[Problem requirements]: Please restate, exactly as written, the lines running from the beginning of the material through the line that has "CARD_STEP = 0.001" in it.

[Modeling code records]
● ● ● ●
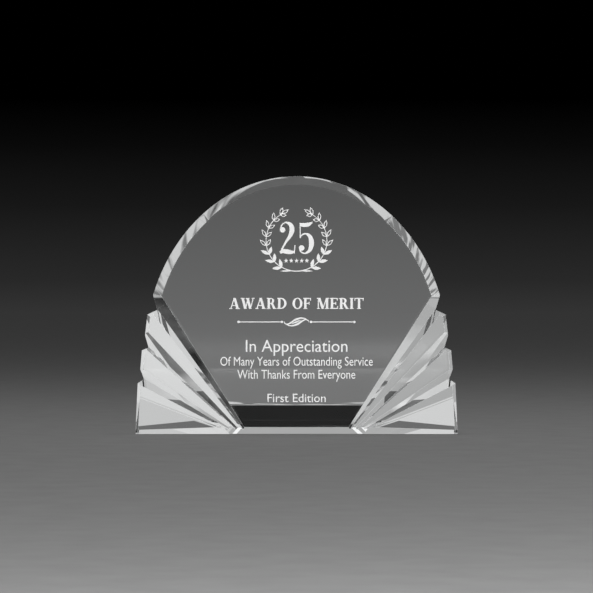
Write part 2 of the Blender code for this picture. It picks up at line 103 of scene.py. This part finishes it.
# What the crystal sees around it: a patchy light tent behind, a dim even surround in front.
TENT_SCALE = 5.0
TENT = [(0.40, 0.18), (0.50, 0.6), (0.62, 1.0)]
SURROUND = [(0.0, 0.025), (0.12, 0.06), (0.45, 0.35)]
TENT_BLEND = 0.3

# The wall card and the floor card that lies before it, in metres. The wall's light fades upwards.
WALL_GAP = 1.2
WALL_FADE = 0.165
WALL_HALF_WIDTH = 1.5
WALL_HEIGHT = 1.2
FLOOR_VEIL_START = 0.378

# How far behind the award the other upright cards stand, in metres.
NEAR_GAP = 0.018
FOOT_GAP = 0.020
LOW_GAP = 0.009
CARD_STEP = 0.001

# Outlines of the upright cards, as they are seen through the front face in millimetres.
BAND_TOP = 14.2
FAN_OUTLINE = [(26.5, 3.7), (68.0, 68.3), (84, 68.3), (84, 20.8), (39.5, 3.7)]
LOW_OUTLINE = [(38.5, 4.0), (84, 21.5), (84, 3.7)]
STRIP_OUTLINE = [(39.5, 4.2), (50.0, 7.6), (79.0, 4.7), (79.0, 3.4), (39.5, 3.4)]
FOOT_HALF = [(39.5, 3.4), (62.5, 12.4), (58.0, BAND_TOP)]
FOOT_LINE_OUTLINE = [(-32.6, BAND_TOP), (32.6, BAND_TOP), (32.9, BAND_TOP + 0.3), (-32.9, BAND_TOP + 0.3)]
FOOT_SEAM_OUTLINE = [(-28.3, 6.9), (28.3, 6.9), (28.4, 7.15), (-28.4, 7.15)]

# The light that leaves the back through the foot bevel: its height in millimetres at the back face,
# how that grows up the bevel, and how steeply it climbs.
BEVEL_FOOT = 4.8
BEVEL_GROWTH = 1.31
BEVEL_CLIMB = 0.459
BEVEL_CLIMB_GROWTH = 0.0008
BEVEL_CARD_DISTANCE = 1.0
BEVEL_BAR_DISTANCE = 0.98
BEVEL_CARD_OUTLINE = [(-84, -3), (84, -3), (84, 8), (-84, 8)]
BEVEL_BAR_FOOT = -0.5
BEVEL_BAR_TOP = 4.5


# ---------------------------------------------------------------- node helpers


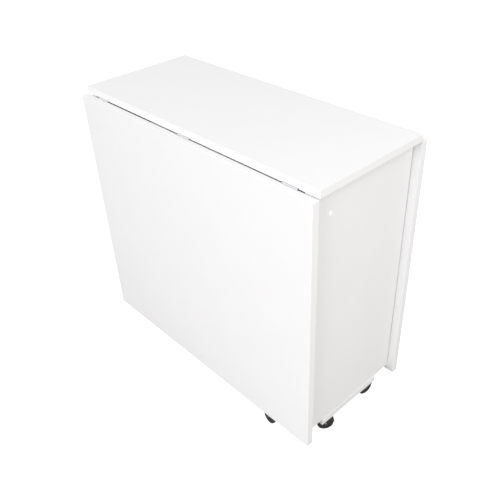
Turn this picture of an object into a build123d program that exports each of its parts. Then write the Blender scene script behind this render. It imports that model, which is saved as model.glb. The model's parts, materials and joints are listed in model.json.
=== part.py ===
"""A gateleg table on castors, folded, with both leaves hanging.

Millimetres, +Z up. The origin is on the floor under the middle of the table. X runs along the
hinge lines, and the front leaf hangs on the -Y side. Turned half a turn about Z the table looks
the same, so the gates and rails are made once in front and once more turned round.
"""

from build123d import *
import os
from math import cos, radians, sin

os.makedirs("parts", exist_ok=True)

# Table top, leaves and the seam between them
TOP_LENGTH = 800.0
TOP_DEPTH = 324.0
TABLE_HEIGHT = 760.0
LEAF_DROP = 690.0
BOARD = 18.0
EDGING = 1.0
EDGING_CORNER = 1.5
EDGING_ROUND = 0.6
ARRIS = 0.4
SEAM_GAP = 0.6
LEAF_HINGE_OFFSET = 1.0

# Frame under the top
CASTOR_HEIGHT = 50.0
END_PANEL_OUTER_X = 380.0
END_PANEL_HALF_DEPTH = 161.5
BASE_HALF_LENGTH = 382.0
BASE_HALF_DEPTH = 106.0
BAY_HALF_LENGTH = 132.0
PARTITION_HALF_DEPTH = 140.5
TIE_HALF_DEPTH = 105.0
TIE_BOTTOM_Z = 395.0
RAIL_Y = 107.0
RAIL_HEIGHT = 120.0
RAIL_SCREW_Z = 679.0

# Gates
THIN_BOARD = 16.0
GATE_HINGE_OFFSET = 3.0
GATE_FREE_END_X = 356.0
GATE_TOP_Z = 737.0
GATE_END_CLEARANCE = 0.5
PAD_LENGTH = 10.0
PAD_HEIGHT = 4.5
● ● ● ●
[Exercise result]:
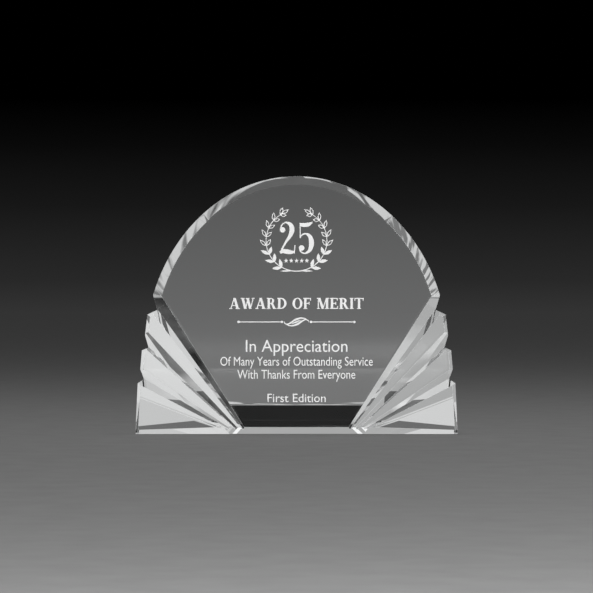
Write part 2 of the Blender code for this picture. It picks up at line 103 of scene.py. This part finishes it.
# What the crystal sees around it: a patchy light tent behind, a dim even surround in front.
TENT_SCALE = 5.0
TENT = [(0.40, 0.18), (0.50, 0.6), (0.62, 1.0)]
SURROUND = [(0.0, 0.025), (0.12, 0.06), (0.45, 0.35)]
TENT_BLEND = 0.3

# The wall card and the floor card that lies before it, in metres. The wall's light fades upwards.
WALL_GAP = 1.2
WALL_FADE = 0.165
WALL_HALF_WIDTH = 1.5
WALL_HEIGHT = 1.2
FLOOR_VEIL_START = 0.378

# How far behind the award the other upright cards stand, in metres.
NEAR_GAP = 0.018
FOOT_GAP = 0.020
LOW_GAP = 0.009
CARD_STEP = 0.001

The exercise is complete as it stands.